Associer plus étroitement le Canada avec la «forteresse de l'Amérique» est considéré par la grande entreprise comme un point essentiel. Néanmoins, elle considère aussi que ce n'est qu'un des éléments d'une nouvelle politique pour affirmer plus agressivement ses ambitions et ses intérêts prédateurs sur l'échiquier mondial.

Critiquant implicitement son prédécesseur, Martin a déclaré que son gouvernement entreprendrait ce qu'il faut pour permettre au Canada de «frapper plus que son poids» dans les affaires internationales. À cette fin, le nouveau premier ministre a ordonné la première révision complète de la politique militaire et étrangère canadienne depuis la fin de la Guerre froide et n'a pas manqué une occasion de louanger l'armée canadienne.

La commande pour de nouveaux hélicoptères pour les FAC valant trois milliards de dollars est l'unique item que le gouvernement a exempté d'un gel temporaire des projets d'investissement.

Au troisième jour seulement de son entrée en fonction au poste de premier ministre, Martin a visité les quartiers généraux du ministère de la Défense nationale. Ses adjoints ont vite fait connaître le fait qu'en dix ans de pouvoir, Chrétien n'avait jamais visité le centre nerveux de l'armée canadienne. Dans un discours ponctué des applaudissements à répétition de l'état major canadien, Martin a louangé les soldats canadiens qui soutiennent présentement le gouvernement pantin des Américains en Afghanistan et a indiqué qu'il était prêt à déployer d'autres troupes canadiennes ailleurs dans le monde.

«Aucune nation, a déclaré Martin, ne peut s'isoler des dangers, des essais et des tribulations que connaît le monde. Notre capacité à répondre au nom de la communauté internationale dépend énormément des hommes et des femmes des forces armées.»

Alors que Martin a dit que les détails de l'augmentation des budgets des FAC ne seront connus qu'une fois la révision de la politique militaire et étrangère complétée, il a néanmoins promis que l'augmentation du budget militaire sera substantiellement.

Réduire le secteur public

Martin, le ministre des Finances Goodale et le président du Conseil du Trésor Reg Alcock ont insisté pour signaler leur détermination à réduire les dépenses gouvernementales dans un proche avenir et à effectuer d'ici dix-huit mois des changements importants autant dans la façon que dans l'ampleur dont les services publics seront offerts.

Après une rencontre du cabinet ministériel il y a une semaine, Goodale a annoncé que le gouvernement avait gelé la taille de la fonction publique et la plupart des projets de promotion et d'investissements pour le reste de l'année budgétaire 2003-04. Le ministre des Finances a expliqué que les gels étaient nécessaires pour assurer que le gouvernement fédéral n'aura pas de déficit.
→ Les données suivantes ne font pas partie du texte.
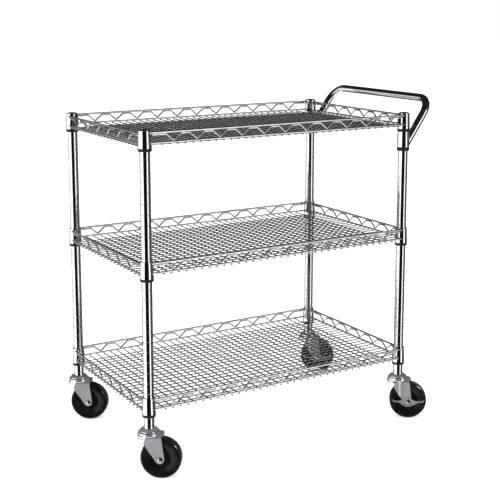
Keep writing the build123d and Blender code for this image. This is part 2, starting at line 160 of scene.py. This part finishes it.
def zinc(name):
    """Zinc plate on pressed steel: satin legs, and a polished crown above POLISHED_FROM."""
    material, tree, shader = new_material(name)
    cloud = noise(tree, 60, 5)
    place = tree.nodes.new("ShaderNodeTexCoord")
    split = tree.nodes.new("ShaderNodeSeparateXYZ")
    tree.links.new(place.outputs["Object"], split.inputs["Vector"])
    crown = step(tree, split.outputs["Z"], POLISHED_FROM, POLISHED_FROM + POLISHED_EDGE)
    satin = ramp(tree, cloud, (0.25, (0.38, 0.39, 0.385)), (0.75, (0.53, 0.54, 0.53)))
    polished = ramp(tree, cloud, (0.25, (0.66, 0.67, 0.74)), (0.75, (0.86, 0.87, 0.93)))
    tree.links.new(mix_colours(tree, crown, satin, polished), shader.inputs["Base Color"])
    tree.links.new(spread(tree, crown, 0.5, 0.85), shader.inputs["Metallic"])
    tree.links.new(spread(tree, crown, 0.24, 0.16), shader.inputs["Roughness"])
    bump(tree, shader, noise(tree, 700, 3), 0.12, 0.0003)
    return material


def bright_steel(name):
    """Turned and zinc-plated fasteners: fine rings of tool marks."""
    material, tree, shader = new_material(name)
    shader.inputs["Metallic"].default_value = 1.0
    marks = noise(tree, 300, 3, (1, 1, 6))
    colour = ramp(tree, marks, (0.3, (0.58, 0.58, 0.57)), (0.7, (0.82, 0.82, 0.81)))
    tree.links.new(colour, shader.inputs["Base Color"])
    tree.links.new(spread(tree, marks, 0.14, 0.28), shader.inputs["Roughness"])
    bump(tree, shader, marks, 0.05, 0.0002)
    return material


def moulded_black(name, dark, light, smooth, rough, grain):
    """Black polymer or rubber with a fine moulded grain and worn, dusty patches."""
    material, tree, shader = new_material(name)
    patches = noise(tree, 28, 4)
    tree.links.new(ramp(tree, patches, (0.35, dark), (0.75, light)), shader.inputs["Base Color"])
    tree.links.new(spread(tree, patches, smooth, rough), shader.inputs["Roughness"])
    shader.inputs["Specular IOR Level"].default_value = 0.2
    bump(tree, shader, noise(tree, grain, 3), 0.10, 0.0003)
    return material


def studio_floor(name):
    """Pale seamless paper."""
    material, tree, shader = new_material(name)
    paper = noise(tree, 8, 4)
    colour = ramp(tree, paper, (0.3, (0.90, 0.90, 0.90)), (0.7, (0.93, 0.93, 0.93)))
    tree.links.new(colour, shader.inputs["Base Color"])
    shader.inputs["Roughness"].default_value = 0.85
    shader.inputs["Specular IOR Level"].default_value = 0.0
    shader.inputs["Emission Color"].default_value = (1, 1, 1, 1)
    shader.inputs["Emission Strength"].default_value = 0.45
    return material


# (darker colour, lighter colour, roughness where darker, roughness where lighter)
CHROMES = {
    "chrome_tube": ((0.80, 0.80, 0.81), (0.90, 0.90, 0.90), 0.03, 0.07),
    "chrome_rail": ((0.55, 0.54, 0.54), (0.78, 0.77, 0.77), 0.05, 0.12),
    # the wires are the same chrome as the tube and rails; their much darker colour is painted
    # shade that darkens the deck wires
    "chrome_wire": ((0.20, 0.20, 0.20), (0.42, 0.42, 0.41), 0.06, 0.16),
}
# the same, and the scale of the grain
BLACKS = {
    "sleeve_plastic": ((0.006, 0.006, 0.006), (0.016, 0.016, 0.016), 0.3, 0.45, 900),
    "cap_plastic": ((0.012, 0.012, 0.012), (0.03, 0.03, 0.03), 0.3, 0.45, 900),
    "tread_rubber": ((0.003, 0.0035, 0.0035), (0.008, 0.009, 0.009), 0.08, 0.15, 500),
    "hub_plastic": ((0.003, 0.004, 0.005), (0.008, 0.010, 0.012), 0.12, 0.20, 600),
}


def slot_materials():
    """The finish of each material slot in the record."""
    finishes = {slot: chrome(f"{slot}_finish", *look) for slot, look in CHROMES.items()}
    finishes["zinc_steel"] = zinc("zinc_steel_finish")
    finishes["bright_steel"] = bright_steel("bright_steel_finish")
    for slot, look in BLACKS.items():
        finishes[slot] = moulded_black(f"{slot}_finish", *look)
    return finishes


def dress_nodes():
    """Give every CAD node the finish of its slot."""
    finishes = slot_materials()
    for part in frame["record"]["subparts"]:
        node = NODES[part["node"]]
        finish = finishes[part["material_slot"]]
        for slot in node.material_slots:
            slot.material = finish
        if not node.material_slots:
            node.data.materials.append(finish)


# ---------------------------------------------------------------- studio
def build_floor():
    bpy.ops.mesh.primitive_plane_add(size=FLOOR_SIZE, location=(0, 0, CAD_BOX[0][2]))
    floor = bpy.context.object
    floor.name = "studio_floor"
    floor.data.materials.append(studio_floor("studio_paper"))
    floor.visible_glossy = False  # the chrome shows the studio's bands below the horizon too


def build_world():
    """White studio for the camera; reflections see upright bands and a dark ceiling."""
    world = bpy.data.worlds.new("studio")
    bpy.context.scene.world = world
    world.use_nodes = True
    tree = world.node_tree
    tree.nodes.clear()
    out = tree.nodes.new("ShaderNodeOutputWorld")
    place = tree.nodes.new("ShaderNodeTexCoord")
    turn = tree.nodes.new("ShaderNodeVectorRotate")
    turn.rotation_type = "Z_AXIS"
    # after the turn, +X points from the cart back to the camera
    turn.inputs["Angle"].default_value = math.radians(90 + CAMERA_YAW)
    split = tree.nodes.new("ShaderNodeSeparateXYZ")
    tree.links.new(place.outputs["Generated"], turn.inputs["Vector"])
    tree.links.new(turn.outputs["Vector"], split.inputs["Vector"])

    azimuth = tree.nodes.new("ShaderNodeMath")
    azimuth.operation = "ARCTAN2"
    tree.links.new(split.outputs["Y"], azimuth.inputs[0])
    tree.links.new(split.outputs["X"], azimuth.inputs[1])
    around = step(tree, azimuth.outputs[0], -math.pi, math.pi)
    bands = tree.nodes.new("ShaderNodeValToRGB")
    edge = BAND_EDGE / 360
    elements = bands.color_ramp.elements
    previous = None
    stops = []
    for start, level in STUDIO_BANDS:
        position = (start + 180) / 360
        if previous is not None:
            stops.append((position - edge, previous))
        stops.append((position, level))
        previous = level
    stops.append((1.0, previous))
    while len(elements) < len(stops):
        elements.new(0.5)
    for element, (position, level) in zip(elements, stops):
        element.position = position
        element.color = (level, level, level, 1)
    tree.links.new(around, bands.inputs["Fac"])

    lean = tree.nodes.new("ShaderNodeMath")
    lean.operation = "MULTIPLY_ADD"
    lean.inputs[1].default_value = -CEILING_TILT
    tree.links.new(split.outputs["Y"], lean.inputs[0])
    tree.links.new(split.outputs["Z"], lean.inputs[2])
    ceiling = step(tree, lean.outputs[0], CEILING_START, CEILING_START + CEILING_EDGE)
    walls = mix_colours(tree, ceiling, bands.outputs["Color"], CEILING_LEVEL)
    ground = step(tree, split.outputs["Z"], FLOOR_START, FLOOR_START - FLOOR_EDGE)
    seen = mix_colours(tree, ground, walls, FLOOR_LEVEL)

    paths = tree.nodes.new("ShaderNodeLightPath")
    glossy = tree.nodes.new("ShaderNodeBackground")
    tree.links.new(seen, glossy.inputs["Color"])
    plain = tree.nodes.new("ShaderNodeBackground")
    plain.inputs["Color"].default_value = (1, 1, 1, 1)
    plain.inputs["Strength"].default_value = 1.0
    choose = tree.nodes.new("ShaderNodeMixShader")
    tree.links.new(paths.outputs["Is Glossy Ray"], choose.inputs["Fac"])
    tree.links.new(plain.outputs[0], choose.inputs[1])
    tree.links.new(glossy.outputs[0], choose.inputs[2])
    tree.links.new(choose.outputs[0], out.inputs["Surface"])


def add_light(name, place, target, size, power):
    """Soft rectangular lamp aimed at a point."""
    data = bpy.data.lights.new(name, "AREA")
    data.shape = "RECTANGLE"
    data.size, data.size_y = size
    data.energy = power
    lamp = bpy.data.objects.new(name, data)
    bpy.context.scene.collection.objects.link(lamp)
    lamp.location = place
    lamp.rotation_euler = (Vector(target) - Vector(place)).to_track_quat("-Z", "Y").to_euler()
    return lamp


def light_only_tyres(lamp):
    """Keep a lamp's highlight to the rubber."""
    rubber = bpy.data.collections.new("tyres")
    for part in frame["record"]["subparts"]:
        if part["material_slot"] == "tread_rubber":
            rubber.objects.link(NODES[part["node"]])
    lamp.light_linking.receiver_collection = rubber


def build_camera():
    data = bpy.data.cameras.new("camera")
    data.lens = CAMERA_LENS
    data.sensor_width = 36.0
    data.shift_y = CAMERA_SHIFT
    data.clip_end = 100
    camera = bpy.data.objects.new("camera", data)
    bpy.context.scene.collection.objects.link(camera)
    camera.location = CAMERA_PLACE
    camera.rotation_euler = (math.radians(90 - CAMERA_PITCH), 0, math.radians(-CAMERA_YAW))
    bpy.context.scene.camera = camera


dress_nodes()
build_floor()
build_world()
key = add_light("key_left", (-2.4, -1.6, 2.2), (0, 0, 0.4), (1.6, 1.2), 40)
key.visible_glossy = False
light_only_tyres(add_light("rim_right", (1.3, -1.9, 1.35), (0, -0.2, 0.1), (0.6, 0.6), 120))
build_camera()
bpy.context.scene.view_settings.view_transform = "Standard"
S'il est vrai que le budget fédéral a été frappé par l'instabilité économique, le SRAS et d'autres crises, toute crise fiscale est le produit d'une politique délibérée. Au cours de l'année en cours, Ottawa a remboursé sept milliards sur sa dette et le premier janvier, les impôts sur les sociétés diminueront d'un autre 1,1 milliard.

Goodale a aussi annoncé que le gouvernement Martin a lancé un processus d'évaluation complète et continuelle des dépenses de programmes dans le but de continuellement mettre un terme, transférer à un autre palier gouvernemental ou privatiser les programmes qui ne seront pas considérés comme cruciaux dans le cadre des obligations du gouvernement.

Il est significatif que les termes mêmes employés pour définir le programme de révision de Martin semblent directement copiés du programme de restructuration de l'État de Jean Charest, le premier ministre du Québec qui mène présentement une campagne de réduction des services publics au moyen de la sous-traitance, de partenariats public-privé quand ce n'est pas de la privatisation.

Le comité de révision de Martin a été instruit de répondre aux questions :

«Est-ce que ce programme ou cette activité gouvernementale répond à un rôle légitime et nécessaire pour le gouvernement?»

«Quelles activités et quels programmes devraient être transférés en tout ou en partie au secteur privé ou au secteur bénévole?»

«Est-ce que dans le but d'offrir les services au plus bas coût, le programme exploite toutes les options offertes par l'usage intelligent de la technologie, des partenariats public-privé, des mécanismes pour faire offrir les services par une tierce partie et des instruments qui n'entraînent pas de dépenses supplémentaires?»

La première semaine de Paul Martin comme premier ministre a été accueillie avec enthousiasme par la presque totalité des médias de la grande entreprise. Quant à Thomas d'Aquino, le dirigeant du Conseil canadien des chefs d'entreprise (CCCE) qui représente les 150 plus grandes entreprises du pays, a écrit une lettre de félicitations obséquieuse à Martin, le déclarant «le plus distingué des anciens du Conseil» et louangeant le nouveau premier ministre pour être «un modèle que tous ceux qui veulent servir leur communauté et leur pays devrait suivre». Dans un communiqué de presse du CCCE, d'Aquino a louangé le choix des ministres et des priorités qu'avait fait Martin, en particulier «l'engagement du gouvernement à continuer de mettre l'accent sur la prudence fiscale, la réduction de la dette, une fiscalité concurrentielle et une approche disciplinée pour réviser et allouer les dépenses fédérales».

Alors que Martin ploie sous les louanges de la grande entreprise, les commentateurs bourgeois qui voient un peu plus loin l'avertissent qu'il doit se préparer à demeurer inflexible face à l'accroissement prévisible de l'hostilité des travailleurs envers ses politiques.